■ Task brief
Go through the entries below and count the lines holding the word "from". Reply with only the number, please.
□ □ □ □ □
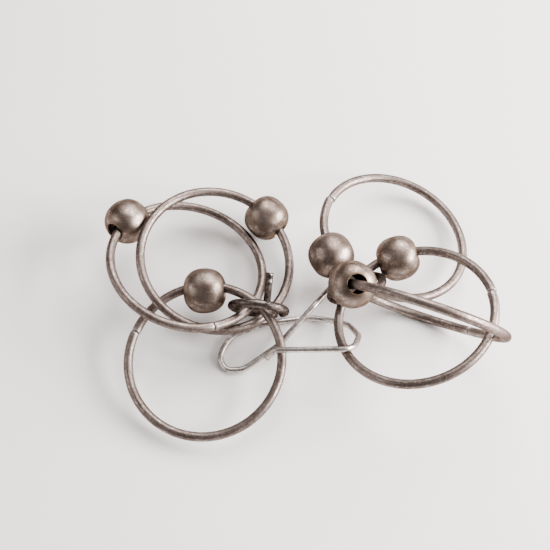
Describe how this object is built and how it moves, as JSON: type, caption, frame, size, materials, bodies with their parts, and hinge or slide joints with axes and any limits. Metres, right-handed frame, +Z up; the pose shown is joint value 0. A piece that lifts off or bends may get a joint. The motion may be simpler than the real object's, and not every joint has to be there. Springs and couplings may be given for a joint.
{
  "type": "metal ring disentanglement puzzle",
  "caption": "Tangle of plain wire hoops threaded with hollow beads, hung in two trios on small wire links that a bent-wire clip joins, worked by hand as a disentanglement puzzle.",
  "frame": {"origin": "centre of the tangle's footprint on the table top", "axes": "+X along the tangle from the left trio to the right trio, +Y to the back, +Z up from the table"},
  "size_m": [0.1002, 0.075, 0.0388],
  "materials": {
    "hoop_wire": "worn and tarnished silver-grey wire, dull, with bright rubbed streaks",
    "bead_shell": "tarnished thin shell, brownish round the holes, small dents, bright where rubbed",
    "link_wire": "tarnished wire, brighter on top",
    "clip_wire": "brighter drawn spring wire, light scratches"
  },
  "bodies": {
    "left_link": {"left_link": "link_wire"},
    "right_link": {"right_link": "link_wire"},
    "wire_clip": {"wire_clip": "clip_wire"},
    "hoop_left_outer": {"hoop_left_outer": "hoop_wire"},
    "hoop_left_back": {"hoop_left_back": "hoop_wire"},
    "hoop_left_front": {"hoop_left_front": "hoop_wire"},
    "hoop_right_back": {"hoop_right_back": "hoop_wire"},
    "hoop_right_upright": {"hoop_right_upright": "hoop_wire"},
    "hoop_right_front": {"hoop_right_front": "hoop_wire"},
    "bead_left_outer": {"bead_left_outer": "bead_shell"},
    "bead_left_back": {"bead_left_back": "bead_shell"},
    "bead_left_front": {"bead_left_front": "bead_shell"},
    "bead_right_back": {"bead_right_back": "bead_shell"},
    "bead_right_upright": {"bead_right_upright": "bead_shell"},
    "bead_right_front": {"bead_right_front": "bead_shell"}
  },
  "joints": [
    {"name": "left_trio_lift", "type": "hinge", "parent": "wire_clip", "child": "hoop_left_front", "pos_m": [-0.0041, -0.0158, 0.0084], "axis": [0, 0.995, 0.0995], "range_deg": [0, 30]},
    {"name": "left_link_swing", "type": "hinge", "parent": "hoop_left_front", "child": "left_link", "pos_m": [-0.0116, -0.0029, 0.0074], "axis": [0.3096, 0.5593, 0.769], "range_deg": [0, 16]},
    {"name": "left_outer_swing", "type": "hinge", "parent": "left_link", "child": "hoop_left_outer", "pos_m": [-0.0099, -0.0039, 0.0076], "axis": [-0.0599, 0.3097, 0.949], "range_deg": [0, 20]},
    {"name": "left_back_lift", "type": "hinge", "parent": "left_link", "child": "hoop_left_back", "pos_m": [-0.0087, -0.0053, 0.0055], "axis": [0.948, 0.2694, -0.1696], "range_deg": [0, 24]},
    {"name": "right_trio_lift", "type": "hinge", "parent": "wire_clip", "child": "right_link", "pos_m": [0.0124, 0.0046, 0.0056], "axis": [-0.0802, -0.9621, 0.2606], "range_deg": [0, 12]},
    {"name": "right_back_lift", "type": "hinge", "parent": "right_link", "child": "hoop_right_back", "pos_m": [0.0166, 0.0007, 0.012], "axis": [0.8917, -0.4108, -0.1904], "range_deg": [0, 12]},
    {"name": "right_upright_lift", "type": "hinge", "parent": "right_link", "child": "hoop_right_upright", "pos_m": [0.0153, -0.0009, 0.0107], "axis": [-0.3694, -0.0399, 0.9284], "range_deg": [0, 18]},
    {"name": "right_front_turn", "type": "hinge", "parent": "right_link", "child": "hoop_right_front", "pos_m": [0.0283, -0.0094, 0.0154], "axis": [-0.2789, 0.133, 0.9511], "range_deg": [-24, 0]},
    {"name": "bead_left_outer_slide", "type": "hinge", "parent": "hoop_left_outer", "child": "bead_left_outer", "pos_m": [-0.0281, 0.0077, 0.0097], "axis": [0.2448, 0.1746, 0.9537], "range_deg": [0, 60]},
    {"name": "bead_left_back_slide", "type": "hinge", "parent": "hoop_left_back", "child": "bead_left_back", "pos_m": [-0.0209, 0.0093, 0.0095], "axis": [0.2179, -0.0837, 0.9724], "range_deg": [-12, 14]},
    {"name": "bead_left_front_slide", "type": "hinge", "parent": "hoop_left_front", "child": "bead_left_front", "pos_m": [-0.0231, -0.0175, 0.0067], "axis": [-0.072, -0.158, 0.9848], "range_deg": [-2, 12]},
    {"name": "bead_right_back_slide", "type": "hinge", "parent": "hoop_right_back", "child": "bead_right_back", "pos_m": [0.0255, 0.0172, 0.0078], "axis": [0.2537, 0.1077, 0.9613], "range_deg": [-110, 0]},
    {"name": "bead_right_upright_slide", "type": "hinge", "parent": "hoop_right_upright", "child": "bead_right_upright", "pos_m": [0.0303, -0.0104, 0.0194], "axis": [0.3235, 0.8654, 0.3827], "range_deg": [0, 110]},
    {"name": "bead_right_front_slide", "type": "hinge", "parent": "hoop_right_front", "child": "bead_right_front", "pos_m": [0.0283, -0.0094, 0.0154], "axis": [-0.2789, 0.133, 0.9511], "range_deg": [-28, 0]}
  ]
}
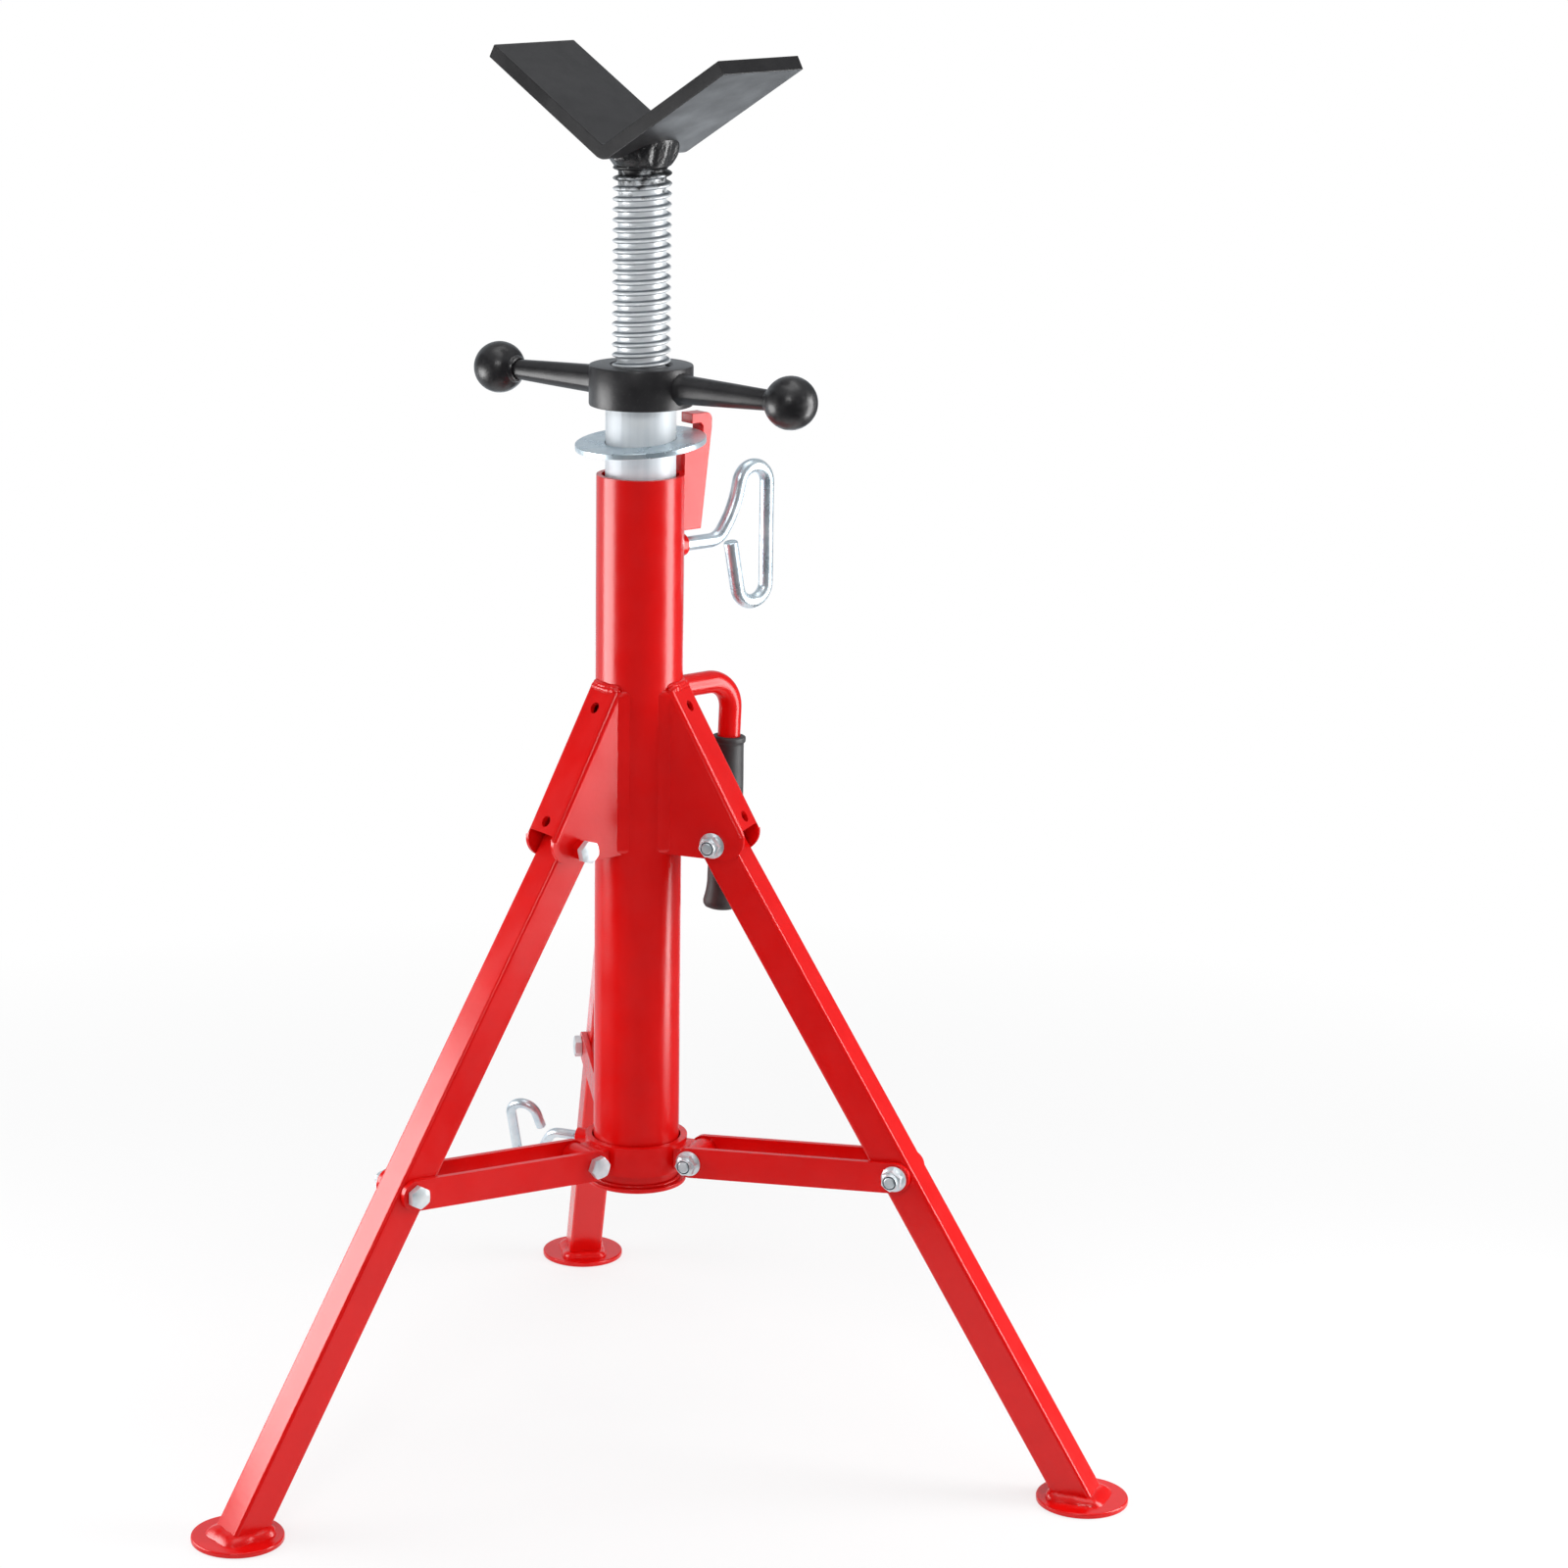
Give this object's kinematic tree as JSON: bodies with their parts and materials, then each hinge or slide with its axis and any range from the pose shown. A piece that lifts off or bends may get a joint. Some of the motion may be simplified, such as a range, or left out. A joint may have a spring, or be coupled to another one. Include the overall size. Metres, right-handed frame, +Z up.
{
  "type": "pipe jack stand",
  "caption": "Folding tripod pipe stand with a V head on a jack screw, a telescoping mast with a brake ring and locking pins.",
  "frame": {"origin": "on the floor, under the centre of the column", "axes": "+Z up along the column; the legs stand at 210, 330 and 90 degrees from +X"},
  "size_m": [0.6402, 0.5629, 0.9749],
  "materials": {
    "red_paint": "glossy red powder coat",
    "black_paint": "satin black paint",
    "black_casting": "satin black paint on a casting",
    "black_knob": "satin",
    "zinc_plate": "bright zinc plate",
    "zinc_tube": "bright zinc plate, turned",
    "grip_rubber": "matte black moulded rubber"
  },
  "bodies": {
    "column": {"column_tube": "red_paint", "stop_ring": "red_paint", "height_pin_boss": "red_paint", "ring_hook": "red_paint", "carry_handle": "red_paint", "handle_grip": "grip_rubber", "bracket_1": "red_paint", "bracket_2": "red_paint", "bracket_3": "red_paint", "bracket_weld_nuts": "red_paint", "pivot_bolts": "zinc_plate", "pivot_nuts": "zinc_plate"},
    "leg_1": {"leg_tube_1": "red_paint", "foot_1": "red_paint", "leg_bush_1": "zinc_plate"},
    "leg_2": {"leg_tube_2": "red_paint", "foot_2": "red_paint", "leg_bush_2": "zinc_plate"},
    "leg_3": {"leg_tube_3": "red_paint", "foot_3": "red_paint", "leg_bush_3": "zinc_plate"},
    "collar": {"collar_ring": "red_paint", "collar_boss": "red_paint", "collar_bolts": "zinc_plate", "collar_nuts": "zinc_plate"},
    "link_1": {"link_plates_1": "red_paint", "link_hardware_1": "zinc_plate"},
    "link_2": {"link_plates_2": "red_paint", "link_hardware_2": "zinc_plate"},
    "link_3": {"link_plates_3": "red_paint", "link_hardware_3": "zinc_plate"},
    "collar_lock": {"collar_pin": "zinc_plate"},
    "mast": {"inner_tube": "zinc_tube"},
    "nut": {"jack_nut": "black_casting", "knobs": "black_knob"},
    "head": {"jack_screw": "zinc_tube", "v_plate": "black_paint", "v_weld": "black_paint"},
    "ring": {"brake_ring": "zinc_plate"},
    "height_lock": {"height_pin": "zinc_plate"}
  },
  "joints": [
    {"name": "collar_slide", "type": "slide", "parent": "column", "child": "collar", "axis": [0, 0, 1], "range_m": [0, 0.12014]},
    {"name": "leg_fold_1", "type": "hinge", "parent": "column", "child": "leg_1", "pos_m": [-0.05326, -0.03075, 0.4383], "axis": [0.5, -0.866, 0], "range_deg": [0, 26.8]},
    {"name": "link_swing_1", "type": "hinge", "parent": "collar", "child": "link_1", "pos_m": [-0.04044, -0.02335, 0.207], "axis": [0.5, -0.866, 0], "range_deg": [0, 79.87]},
    {"name": "leg_fold_2", "type": "hinge", "parent": "column", "child": "leg_2", "pos_m": [0.05326, -0.03075, 0.4383], "axis": [0.5, 0.866, 0], "range_deg": [0, 26.8]},
    {"name": "link_swing_2", "type": "hinge", "parent": "collar", "child": "link_2", "pos_m": [0.04044, -0.02335, 0.207], "axis": [0.5, 0.866, 0], "range_deg": [0, 79.87]},
    {"name": "leg_fold_3", "type": "hinge", "parent": "column", "child": "leg_3", "pos_m": [0, 0.0615, 0.4383], "axis": [-1, 0, 0], "range_deg": [0, 26.8]},
    {"name": "link_swing_3", "type": "hinge", "parent": "collar", "child": "link_3", "pos_m": [0, 0.0467, 0.207], "axis": [-1, 0, 0], "range_deg": [0, 79.87]},
    {"name": "collar_pin_slide", "type": "slide", "parent": "collar", "child": "collar_lock", "axis": [-0.866, 0.5, 0], "range_m": [-0.0054, 0.02]},
    {"name": "mast_slide", "type": "slide", "parent": "column", "child": "mast", "axis": [0, 0, 1], "range_m": [0, 0.4]},
    {"name": "nut_turn", "type": "hinge", "parent": "mast", "child": "nut", "pos_m": [0, 0, 0.73678], "axis": [0, 0, -1], "range_deg": [-6480, 2160]},
    {"name": "screw_lift", "type": "slide", "parent": "mast", "child": "head", "axis": [0, 0, 1], "range_m": [-0.12601, 0.04201]},
    {"name": "ring_tilt", "type": "hinge", "parent": "column", "child": "ring", "pos_m": [0.0388, 0.0224, 0.71307], "axis": [-0.5, 0.866, 0], "range_deg": [0, 5.2]},
    {"name": "height_pin_slide", "type": "slide", "parent": "column", "child": "height_lock", "axis": [0.866, 0.5, 0], "range_m": [-0.0046, 0.025]}
  ],
  "couplings": [
    {"joint": "leg_fold_1", "follows": "collar_slide", "rad_per_m": 3.8933},
    {"joint": "link_swing_1", "follows": "collar_slide", "rad_per_m": 11.602},
    {"joint": "leg_fold_2", "follows": "collar_slide", "rad_per_m": 3.8933},
    {"joint": "link_swing_2", "follows": "collar_slide", "rad_per_m": 11.602},
    {"joint": "leg_fold_3", "follows": "collar_slide", "rad_per_m": 3.8933},
    {"joint": "link_swing_3", "follows": "collar_slide", "rad_per_m": 11.602},
    {"joint": "screw_lift", "follows": "nut_turn", "m_per_rad": 0.0011141}
  ]
}
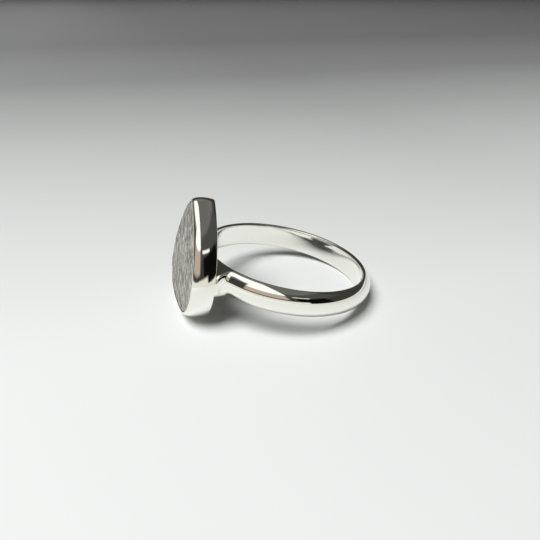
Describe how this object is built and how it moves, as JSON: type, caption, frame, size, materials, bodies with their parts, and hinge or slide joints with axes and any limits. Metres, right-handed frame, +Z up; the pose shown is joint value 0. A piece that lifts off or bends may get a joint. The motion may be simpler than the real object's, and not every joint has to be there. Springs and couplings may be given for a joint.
{
  "type": "signet ring",
  "caption": "Polished silver dress ring with a D-section shank and a shield-shaped cup head that holds a flat etched meteorite slab.",
  "frame": {"origin": "middle of the finger bore, on its axis", "axes": "+Z up with the ring lying on a level surface on the heel of its head and the far side of its shank; the head faces -X; the finger axis leans from +Z towards +X"},
  "size_m": [0.0216, 0.0194, 0.0122],
  "materials": {
    "silver_shank": "polished sterling silver",
    "silver_plate": "polished sterling silver",
    "silver_wall": "polished sterling silver",
    "adhesive": "cured epoxy resin",
    "meteorite": "sawn and etched iron meteorite, satin"
  },
  "bodies": {
    "root": {"shank": "silver_shank", "base_plate": "silver_plate", "bezel_wall": "silver_wall", "adhesive_bed": "adhesive", "stone_slab": "meteorite"}
  },
  "joints": []
}
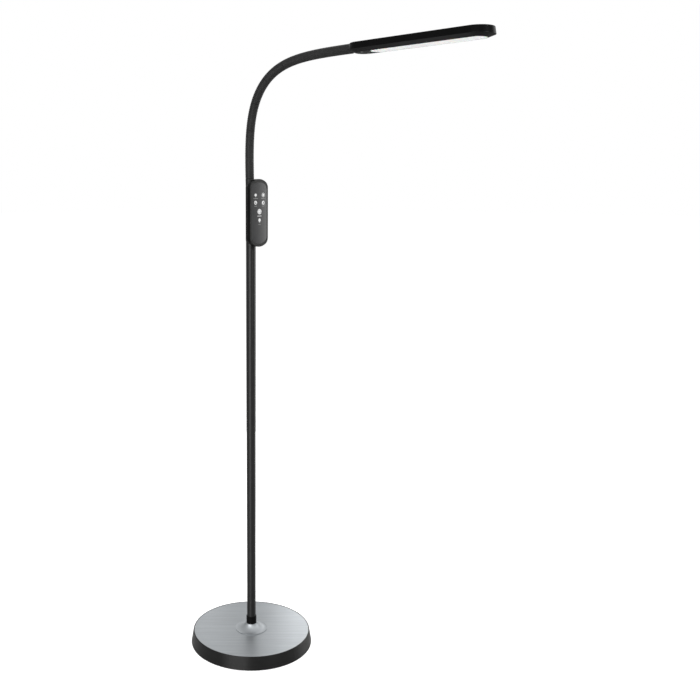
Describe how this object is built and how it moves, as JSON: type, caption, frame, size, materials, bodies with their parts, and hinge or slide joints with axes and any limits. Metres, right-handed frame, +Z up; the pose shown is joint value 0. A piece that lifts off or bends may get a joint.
□ □ □ □ □
■ Problem solution
4